# Stock boost pressure on mk6 GLI gen 3 motor?



## quick04gti (Oct 5, 2005)

So just interested in the stock boost pressure after the boost peaks or spikes. Right now I have the stock tune due to having to go back to stock because of oil leaking from my head gasket down on to much clutch assembly after only 6k miles on the car vw has really disappointed me in the quality of putting their cars together but that is another story. Well anyways stock boost is peaking at like 19psi and dropping down to about 16psi. I don't ever remember seeing it that high before even with aprs stage one tune. I did a little research and found that VW claims a peak of 19psi stock so I just wanted to see if anyone had exact info or personal experiences. Thanks guys.


----------



## quick04gti (Oct 5, 2005)

Nobody... Lol.


----------



## mtscaletta (Jul 9, 2014)

Those sound like stage 1 numbers.

Edit: Should be around 9/10 psi. Old ea888 had 9 stock so I think it's safe to assume we are around there. If we had 18 and only 200 hp this motor would be far from an improvement....


----------



## JAM5161 (Nov 3, 2014)

quick04gti said:


> Nobody... Lol.


Just came to this forum looking for this answer myself after searching the Jetta/GLI VI forums too.
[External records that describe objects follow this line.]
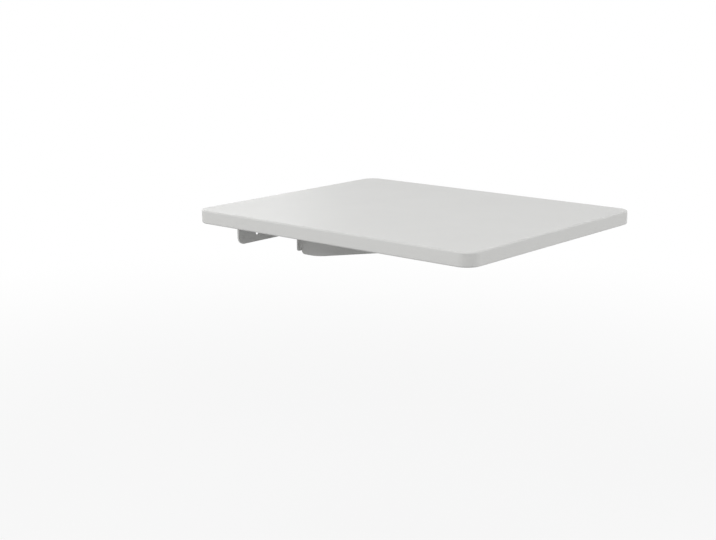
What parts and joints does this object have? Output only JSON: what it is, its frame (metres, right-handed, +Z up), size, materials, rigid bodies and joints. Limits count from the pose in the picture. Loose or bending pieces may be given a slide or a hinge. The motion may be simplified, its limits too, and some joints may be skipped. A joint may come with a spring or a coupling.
{
  "type": "hang-on nightstand",
  "caption": "Flat lacquered bedside board with rounded corners on a welded steel bracket that hooks over a bed's side rail.",
  "frame": {"origin": "middle of the seat on the bed's side rail: half way through the rail's thickness, at the height of its top", "axes": "+X away from the bed, along the board's length; +Y towards the head end of the bed; +Z up"},
  "size_m": [0.5075, 0.4, 0.0965],
  "materials": {
    "board_lacquer": "satin opaque lacquer, pale warm grey",
    "bracket_paint": "fine satin powder coat, pale warm grey",
    "insert_brass": "plain turned",
    "screw_zinc": "bright zinc plated",
    "pad_felt": "pressed grey felt"
  },
  "bodies": {
    "root": {"board": "board_lacquer", "carrier_plate": "bracket_paint", "back_plate": "bracket_paint", "support_web": "bracket_paint", "web_top_welds": "bracket_paint", "web_back_welds": "bracket_paint", "back_plate_welds": "bracket_paint", "board_inserts": "insert_brass", "board_screws": "screw_zinc", "rail_top_pad": "pad_felt", "hook_leg_pad": "pad_felt", "heel_pad": "pad_felt"}
  },
  "joints": []
}
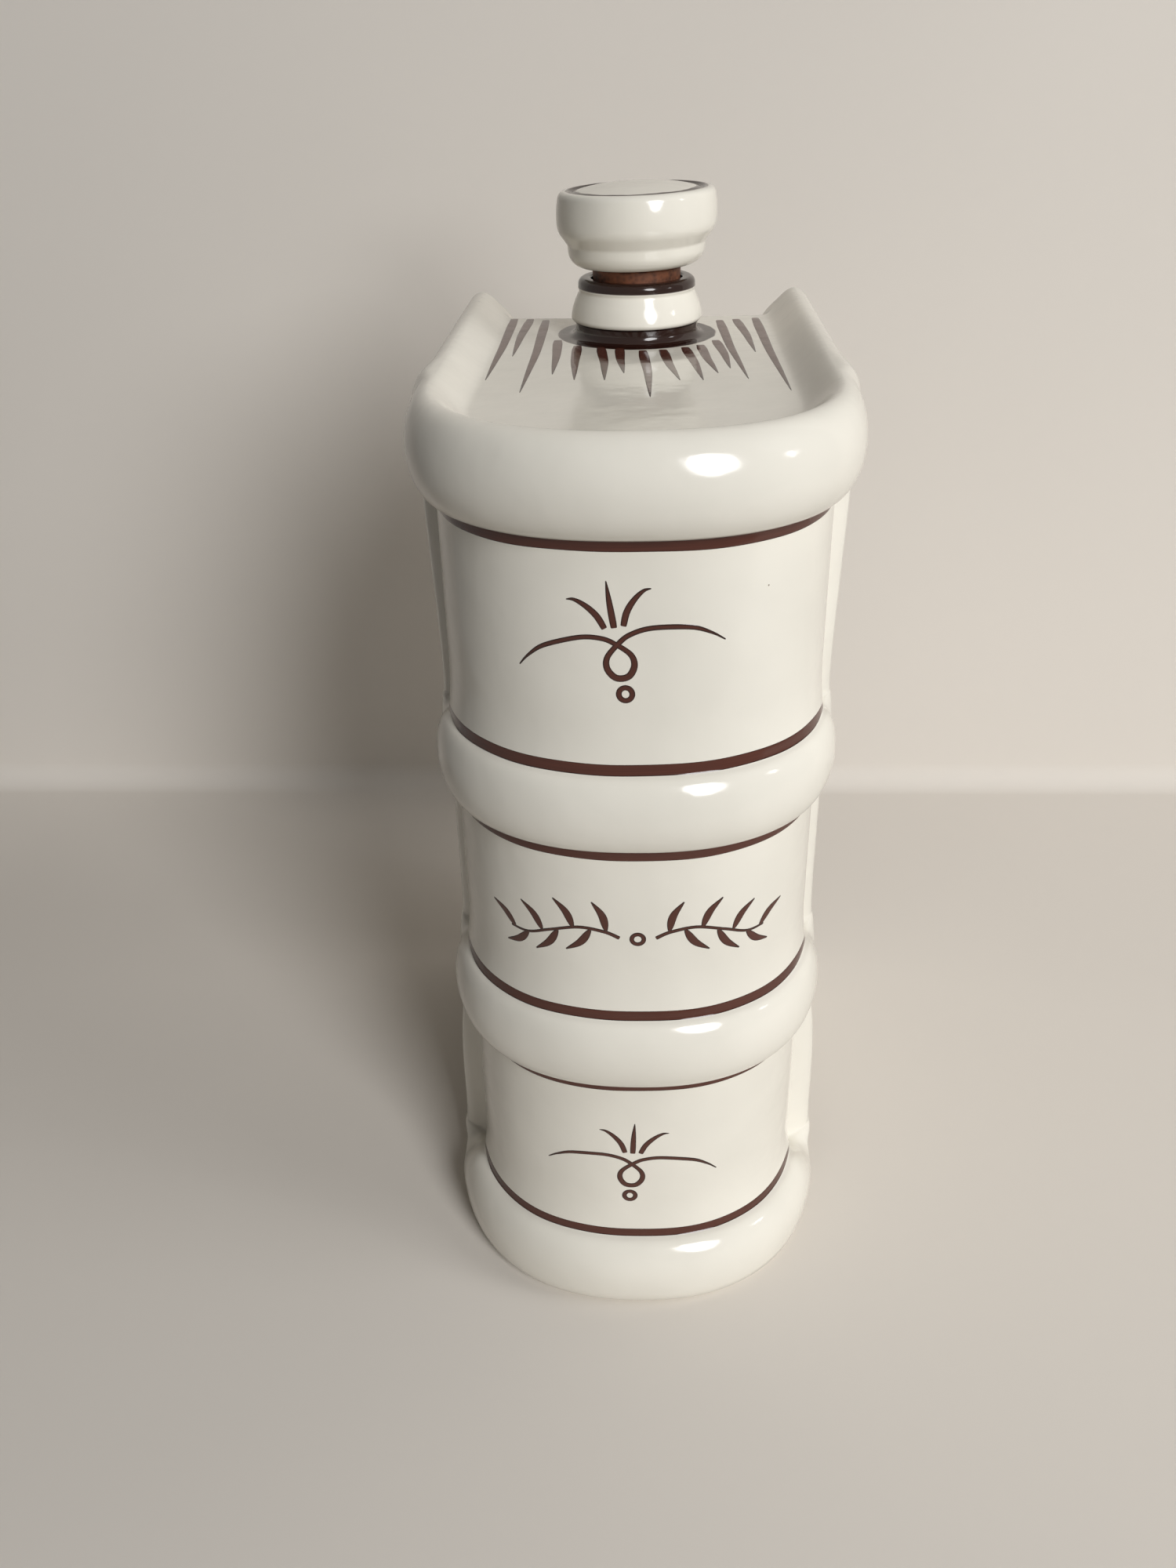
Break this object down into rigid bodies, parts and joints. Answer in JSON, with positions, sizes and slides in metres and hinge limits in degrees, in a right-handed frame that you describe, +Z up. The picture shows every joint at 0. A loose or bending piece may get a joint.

Wanted to see if anyone installed a boost gauge prior to any sort of tuning, and what sort of boost they were seeing after various tunes. According to the guy in the video below (don't recommend watching the whole thing since he doesn't really do anything exciting) he is seeing a peak of 19 psi on stock tune with a CTS tubo cold air intake (found the video while looking for videos and reviews of that intake) while driving a MK7 GTI. That's the same engine but a different factory tune and different intake/outlet setup entirely. I would think VW would only need to increase the stock boost on the turbo through the ECU a few psi to get to the stock 225hp from the 210hp that the GLI engine gets. I would also think having a CAI would allow the turbo to spool slightly higher (like maybe 1psi). This is all speculation since no one has posted anything on the subject...


----------



## quick04gti (Oct 5, 2005)

The mk7 gti and mk6 GLI engines are really different.... Different turbo etc etc vvt etc etc... Plus I already know the mk7 a running a lil more boost stock then the gli but then again I was seeing 19-20psi peak with a stock tune and CTS intake.


----------



## TOFO (Feb 15, 2013)

*Boost*

Stock boost peaks at just under 10psi, holds at around 9. Stage 1 APR peaks at around 16, holds at 15 according to my p3 gauge.


----------



## quick04gti (Oct 5, 2005)

Jesus... I'm peaking 21-22 and holding 17-19 depending on how cold it is outside and I'm on apr stage 1. Called apr today and they recommended I go get datalogging done Nd send it to them because it's to high.:screwy:

I dunno what's up but if I had to guess its my 3 inch catless downpipe causing my boost spike. Had a similar issue on my old 1990 gsx regarding boost spikes because of the downpipe and my external WG dump.


----------